**Stated exercise**
Write out all of the data without omission, exactly as shown.

**Recorded data**

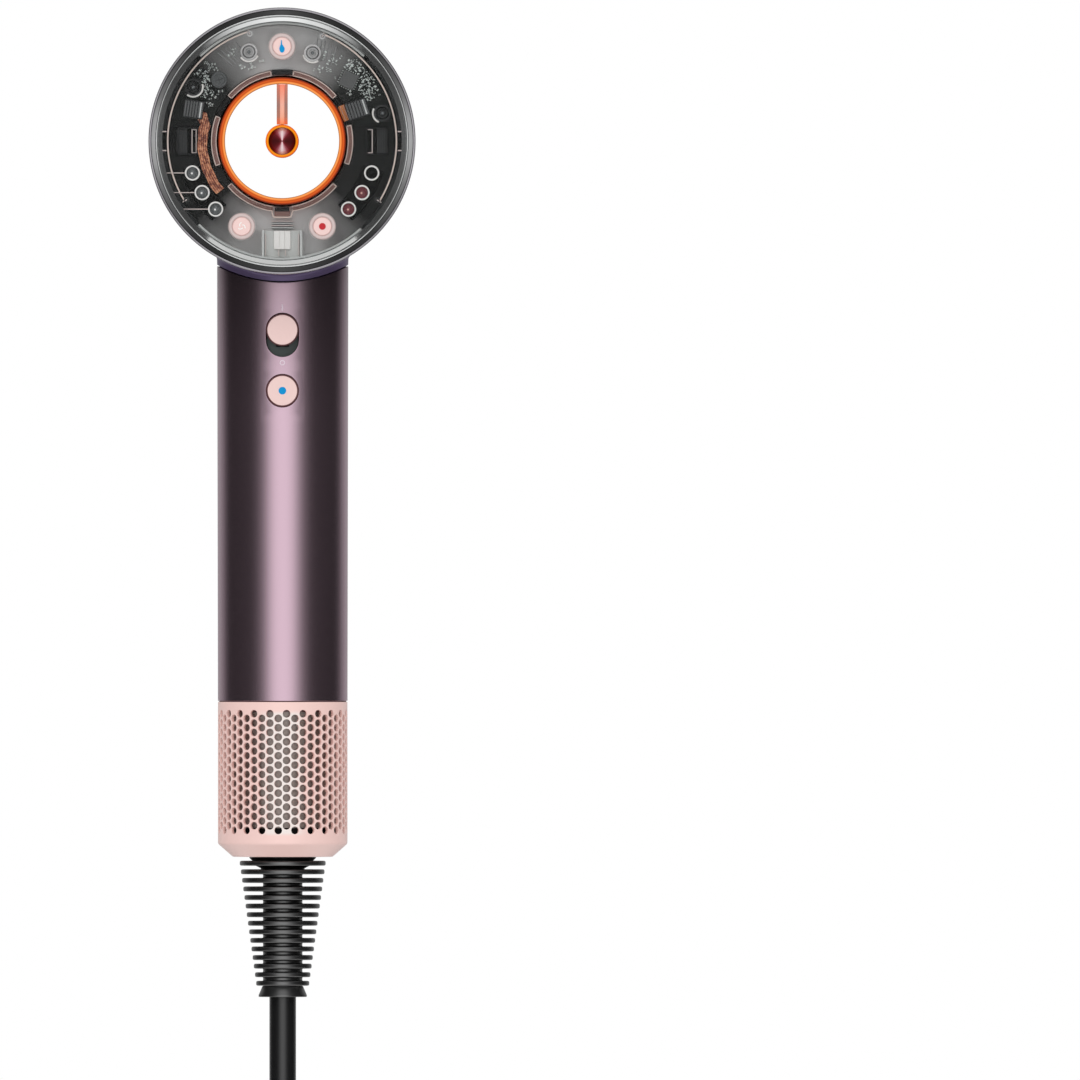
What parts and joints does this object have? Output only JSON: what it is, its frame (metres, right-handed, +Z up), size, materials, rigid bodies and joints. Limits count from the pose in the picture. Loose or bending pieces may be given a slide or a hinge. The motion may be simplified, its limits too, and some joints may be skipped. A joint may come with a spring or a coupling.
{
  "type": "travel hair dryer",
  "caption": "Hair dryer with an open bore through a round head, a clear rear cover over its controls, a straight tube handle, a pull-off filter cage and a mains lead folded into a tied hank.",
  "frame": {"origin": "on the handle's axis, at the middle of the grip where a hand holds the dryer up", "axes": "+Z up along the handle towards the head, +Y the way the air leaves the head, -Y the clear rear cover"},
  "size_m": [0.0772, 0.0972, 0.5837],
  "materials": {
    "purple_paint": "satin paint",
    "mauve_metal": "anodised satin",
    "pink_plastic": "satin",
    "clear_plastic": "polished clear",
    "light_guide": "translucent",
    "black_rubber": "satin",
    "dark_plastic": "fine texture",
    "board_laminate": "solder mask",
    "glowing_guide": "lit from behind",
    "copper_foil": "satin",
    "steel": "satin",
    "mica": "matt",
    "sensor_metal": "spun"
  },
  "bodies": {
    "body": {"head_shell": "purple_paint", "rear_cover": "clear_plastic", "cover_gasket": "black_rubber", "glow_ring": "glowing_guide", "bore_liner": "pink_plastic", "control_frame": "dark_plastic", "main_board": "board_laminate", "flex_cable": "copper_foil", "light_pipe_left": "light_guide", "light_pipe_right": "light_guide", "connector_left": "dark_plastic", "connector_right": "dark_plastic", "board_capacitor": "steel", "board_chip": "dark_plastic", "frame_screw_1": "steel", "frame_screw_2": "steel", "frame_screw_3": "steel", "frame_screw_4": "steel", "sensor_pod": "dark_plastic", "pod_glow_ring": "glowing_guide", "sensor_cone": "sensor_metal", "sensor_strut": "mauve_metal", "heater_former": "mica", "heater_coil": "steel", "heater_sleeve": "mica", "thermal_cutout": "steel", "outlet_ring": "steel", "handle_tube": "mauve_metal", "switch_housing": "dark_plastic", "switch_block": "dark_plastic", "switch_board": "board_laminate", "filter_mesh": "steel", "intake_frame": "dark_plastic", "end_plate": "black_rubber", "supply_lead": "black_rubber", "strain_relief": "black_rubber", "motor_housing": "steel", "motor_mount": "black_rubber", "stator_core": "steel", "stator_winding": "copper_foil", "bearing_lower": "steel", "bearing_upper": "steel", "diffuser": "dark_plastic", "cord_lead": "black_rubber", "cord_hank": "black_rubber", "hank_tie": "black_rubber", "cord_tail": "black_rubber", "plug_body": "black_rubber", "plug_pin_left": "steel", "plug_pin_right": "steel"},
    "rotor": {"impeller": "dark_plastic", "rotor_shaft": "steel"},
    "slider": {"power_slider": "pink_plastic"},
    "cool": {"cool_button": "pink_plastic"},
    "temperature": {"temperature_button": "pink_plastic"},
    "airflow": {"airflow_button": "pink_plastic"},
    "mode": {"mode_button": "pink_plastic"},
    "cage": {"filter_cage": "pink_plastic"}
  },
  "joints": [
    {"name": "rotor_spin", "type": "hinge", "parent": "body", "child": "rotor", "pos_m": [0, 0, -0.0275], "axis": [0, 0, 1], "continuous": true},
    {"name": "power_slide", "type": "slide", "parent": "body", "child": "slider", "axis": [0, 0, -1], "range_m": [0, 0.0029]},
    {"name": "cool_press", "type": "slide", "parent": "body", "child": "cool", "axis": [0, 1, 0], "range_m": [0, 0.001], "stiffness_N_per_m": 800, "springref_m": -0.001},
    {"name": "temperature_press", "type": "slide", "parent": "body", "child": "temperature", "axis": [0, 1, 0], "range_m": [0, 0.0006], "stiffness_N_per_m": 900, "springref_m": -0.001},
    {"name": "airflow_press", "type": "slide", "parent": "body", "child": "airflow", "axis": [0, 1, 0], "range_m": [0, 0.0006], "stiffness_N_per_m": 900, "springref_m": -0.001},
    {"name": "mode_press", "type": "slide", "parent": "body", "child": "mode", "axis": [0, 1, 0], "range_m": [0, 0.0006], "stiffness_N_per_m": 900, "springref_m": -0.001},
    {"name": "cage_pull", "type": "slide", "parent": "body", "child": "cage", "axis": [0, 0, -1], "range_m": [0, 0.05]}
  ]
}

**Result for this exercise**
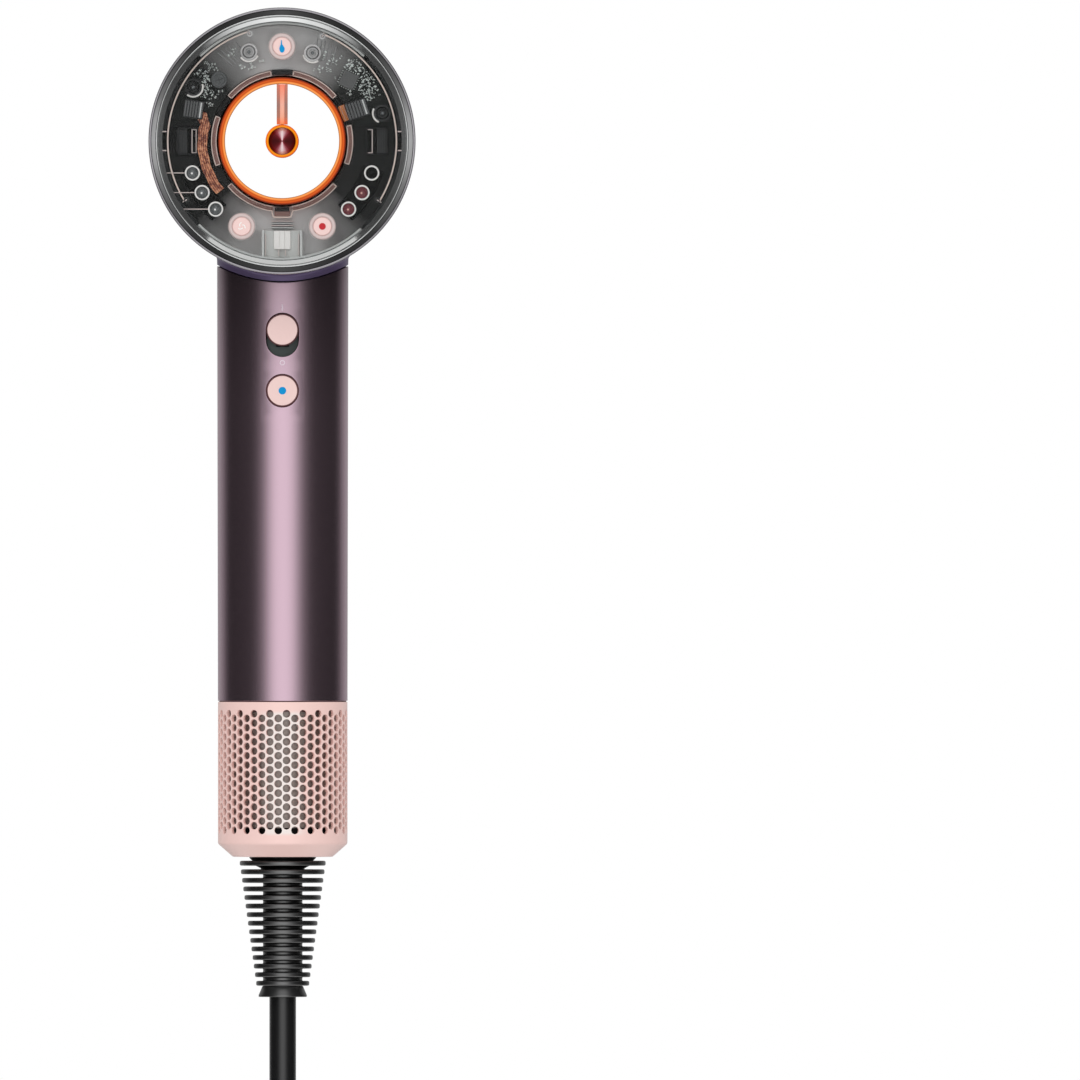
What parts and joints does this object have? Output only JSON: what it is, its frame (metres, right-handed, +Z up), size, materials, rigid bodies and joints. Limits count from the pose in the picture. Loose or bending pieces may be given a slide or a hinge. The motion may be simplified, its limits too, and some joints may be skipped. A joint may come with a spring or a coupling.
{
  "type": "travel hair dryer",
  "caption": "Hair dryer with an open bore through a round head, a clear rear cover over its controls, a straight tube handle, a pull-off filter cage and a mains lead folded into a tied hank.",
  "frame": {"origin": "on the handle's axis, at the middle of the grip where a hand holds the dryer up", "axes": "+Z up along the handle towards the head, +Y the way the air leaves the head, -Y the clear rear cover"},
  "size_m": [0.0772, 0.0972, 0.5837],
  "materials": {
    "purple_paint": "satin paint",
    "mauve_metal": "anodised satin",
    "pink_plastic": "satin",
    "clear_plastic": "polished clear",
    "light_guide": "translucent",
    "black_rubber": "satin",
    "dark_plastic": "fine texture",
    "board_laminate": "solder mask",
    "glowing_guide": "lit from behind",
    "copper_foil": "satin",
    "steel": "satin",
    "mica": "matt",
    "sensor_metal": "spun"
  },
  "bodies": {
    "body": {"head_shell": "purple_paint", "rear_cover": "clear_plastic", "cover_gasket": "black_rubber", "glow_ring": "glowing_guide", "bore_liner": "pink_plastic", "control_frame": "dark_plastic", "main_board": "board_laminate", "flex_cable": "copper_foil", "light_pipe_left": "light_guide", "light_pipe_right": "light_guide", "connector_left": "dark_plastic", "connector_right": "dark_plastic", "board_capacitor": "steel", "board_chip": "dark_plastic", "frame_screw_1": "steel", "frame_screw_2": "steel", "frame_screw_3": "steel", "frame_screw_4": "steel", "sensor_pod": "dark_plastic", "pod_glow_ring": "glowing_guide", "sensor_cone": "sensor_metal", "sensor_strut": "mauve_metal", "heater_former": "mica", "heater_coil": "steel", "heater_sleeve": "mica", "thermal_cutout": "steel", "outlet_ring": "steel", "handle_tube": "mauve_metal", "switch_housing": "dark_plastic", "switch_block": "dark_plastic", "switch_board": "board_laminate", "filter_mesh": "steel", "intake_frame": "dark_plastic", "end_plate": "black_rubber", "supply_lead": "black_rubber", "strain_relief": "black_rubber", "motor_housing": "steel", "motor_mount": "black_rubber", "stator_core": "steel", "stator_winding": "copper_foil", "bearing_lower": "steel", "bearing_upper": "steel", "diffuser": "dark_plastic", "cord_lead": "black_rubber", "cord_hank": "black_rubber", "hank_tie": "black_rubber", "cord_tail": "black_rubber", "plug_body": "black_rubber", "plug_pin_left": "steel", "plug_pin_right": "steel"},
    "rotor": {"impeller": "dark_plastic", "rotor_shaft": "steel"},
    "slider": {"power_slider": "pink_plastic"},
    "cool": {"cool_button": "pink_plastic"},
    "temperature": {"temperature_button": "pink_plastic"},
    "airflow": {"airflow_button": "pink_plastic"},
    "mode": {"mode_button": "pink_plastic"},
    "cage": {"filter_cage": "pink_plastic"}
  },
  "joints": [
    {"name": "rotor_spin", "type": "hinge", "parent": "body", "child": "rotor", "pos_m": [0, 0, -0.0275], "axis": [0, 0, 1], "continuous": true},
    {"name": "power_slide", "type": "slide", "parent": "body", "child": "slider", "axis": [0, 0, -1], "range_m": [0, 0.0029]},
    {"name": "cool_press", "type": "slide", "parent": "body", "child": "cool", "axis": [0, 1, 0], "range_m": [0, 0.001], "stiffness_N_per_m": 800, "springref_m": -0.001},
    {"name": "temperature_press", "type": "slide", "parent": "body", "child": "temperature", "axis": [0, 1, 0], "range_m": [0, 0.0006], "stiffness_N_per_m": 900, "springref_m": -0.001},
    {"name": "airflow_press", "type": "slide", "parent": "body", "child": "airflow", "axis": [0, 1, 0], "range_m": [0, 0.0006], "stiffness_N_per_m": 900, "springref_m": -0.001},
    {"name": "mode_press", "type": "slide", "parent": "body", "child": "mode", "axis": [0, 1, 0], "range_m": [0, 0.0006], "stiffness_N_per_m": 900, "springref_m": -0.001},
    {"name": "cage_pull", "type": "slide", "parent": "body", "child": "cage", "axis": [0, 0, -1], "range_m": [0, 0.05]}
  ]
}